Wie jedes Jahr gibt es auch heuer wieder am 14. August die traditionelle Roma-Wallfahrt zum Marienheiligtum in Mariazell.
Wie jedes Jahr gibt es auch heuer wieder am 14. August die traditionelle Roma-Wallfahrt zum Marienheiligtum in Mariazell.
Wiener Weihbischof Scharl: Wertschätzung für "lebendige Denkmäler" vergangenen Unrechts ist wichtiger als Errichtung von baulichen Denkmälern für Opfer der NS-Vernichtungspolitik.
Nicht nur der rund 500.000 von den Nationalsozialisten ermordeten Roma und Sinti solle gedacht werden, auch die Verfolgungsgeschichte der Jenischen unter dem NS-Regime bedarf einer wissenschaftlich Aufarbeitung. Das hat der Wiener Weihbischof Franz Scharl - er ist in der Österreichischen Bischofskonferenz für die Romaseelsorge zuständig - anlässlich des internationalen Gedenktages an den Genozid an Sinti und Roma (2. August) gefordert. Dieses Anliegen werde indirekt auch im Regierungsprogramm von ÖVP und Grünen angesprochen, wo eine Prüfung der Anerkennung der jenischen Volksgruppe als Vorhaben genannt ist. Eine Umsetzung stehe freilich noch aus, bedauerte Scharl.
Der Weihbischof möchte jedenfalls bei diesem Anliegen am Ball bleiben und ist - wie er im Gespräch mit der Nachrichtenagentur Kathpress am Dienstag berichtete - dafür auch im Kontakt mit dem Dokumentationsarchiv des österreichischen Widerstandes (DÖW) und dem Staatsarchiv. Eine wissenschaftlich fundierte Aufarbeitung erfordere jedoch eine entsprechende Finanzierung, an der es bisher mangle. Die Anerkennung der Jenischen wie etwa in der Schweiz wäre Ausdruck der Wertschätzung für "lebendige Denkmäler", die wichtiger sei als die Errichtung von baulichen Denkmälern für die Opfer der NS-Vernichtungspolitik, so Scharl.
Ein ganz konkretes Zeichen der Achtung für die Lebensweise des immer noch "fahrenden Volks" der Jenischen wären nach den Worten Scharls Stellplätze, die auf kommunaler Ebene zur Verfügung gestellt werden.
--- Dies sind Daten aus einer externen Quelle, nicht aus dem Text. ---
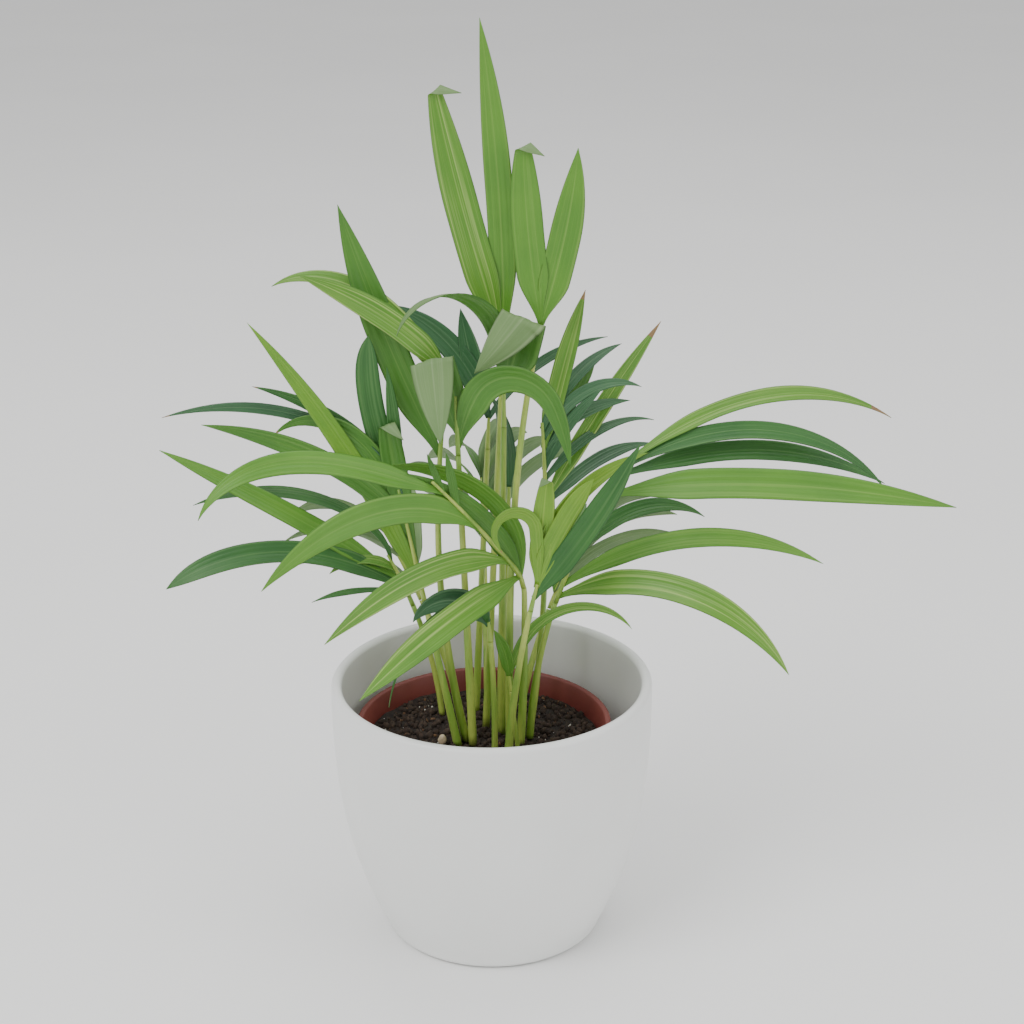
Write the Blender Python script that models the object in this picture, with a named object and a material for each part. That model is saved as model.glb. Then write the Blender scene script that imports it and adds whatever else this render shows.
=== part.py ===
"""A young areca palm in a brown growing pot that stands in a smooth round cover pot.

Metres, +Z up. The origin is at the middle of the cover pot's flat underside.
Named lengths are in millimetres and angles in degrees until a mesh is made.

Every stem, rachis and leaflet follows one rule, walk(): it sets out at a heading and a climb,
droops towards the ground as it grows, and may fold over where the leaf is kinked.
Headings are compass angles seen from above: 0 right, 90 back, 180 left, -90 front.
"""
import math
from dataclasses import dataclass

import bmesh
import bpy
import numpy as np

MM = 0.001
GAP = 0.3

# Cover pot: a rounded cup that narrows to a flat foot
POT_HEIGHT = 126.0
POT_RIM_RADIUS = 75.0
POT_FOOT_RADIUS = 50.0
POT_WALL = 5.0
POT_FLOOR = 6.0
POT_SWELL = 2.7
POT_CORNER = 5.0
POT_SIDES = 56

# Growing pot: thin brown plastic, a little off the middle of the cover pot
GROW_CENTRE = (-4.0, -1.0)
GROW_RIM_RADIUS = 60.0
GROW_RIM_HEIGHT = 104.0
GROW_BASE_RADIUS = 38.0
GROW_WALL = 1.2
GROW_LIP = 1.6
GROW_LIP_DEPTH = 8.0
GROW_SIDES = 44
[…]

In Wien gebe es bedauerlicherweise solche Plätze nicht mehr, Betroffene würden teils ins Burgenland ausweichen, um sich dann mit Gelegenheitsarbeiten über Wasser zu halten.
Der Bischof äußerte die Sorge, dass es auch heute zu Ausgrenzung und Verfolgung kommt. Die gegenwärtig in Österreich lebenden Nachfahren der Opfer des nationalsozialistischen Rassenwahns "sind und bleiben eine warnende Stimme", erklärte Scharl. Das alljährliche Gedenken nehme "uns Nicht-Roma bzw. -Sinti" in die Pflicht: Nur vergangenes Unrecht zu benennen sei "Heuchelei, wenn wir uns nicht für eine positive Veränderung hier und heute einsetzen", betonte der Wiener Weihbischof.
Die Jenischen führten seit der frühen Neuzeit eine nomadische Lebensweise in Europa. Aus dem "Fahrenden Volk" und den "Heimatlosen" entwickelte sich über Jahrhunderte eine jenische Identität mit eigener Sprache und Kultur. Mitte der 1930er-Jahre gerieten sie ins Visier der von den Nationalsozialisten erheblich verschärften Maßnahmen zur "Bekämpfung der Zigeunerplage" und wurden später als "Asoziale" in Konzentrationslager deportiert.
Franz Scharl, der in der Bischofskonferenz auch für die Seelsorge an anderssprachigen Gemeinden zuständig ist, unterstrich, dass der Glaube für viele Roma, Sinti und Jenische eine identitätsstiftende Bedeutung hat. Die katholische Kirche bemühe sich um "Wertschätzung auf Augenhöhe", manchmal in Konkurrenz zu den Freikirchen, die oft missionarischer ausgerichtet seien. Wie jedes Jahr gibt es auch heuer wieder am 14. August die traditionelle Roma-Wallfahrt zum Marienheiligtum in Mariazell. Roma, Sinti, Lovara aus Österreich, Deutschland, Ungarn und anderen europäischen Ländern treffen sich dabei in der Basilika von Mariazell.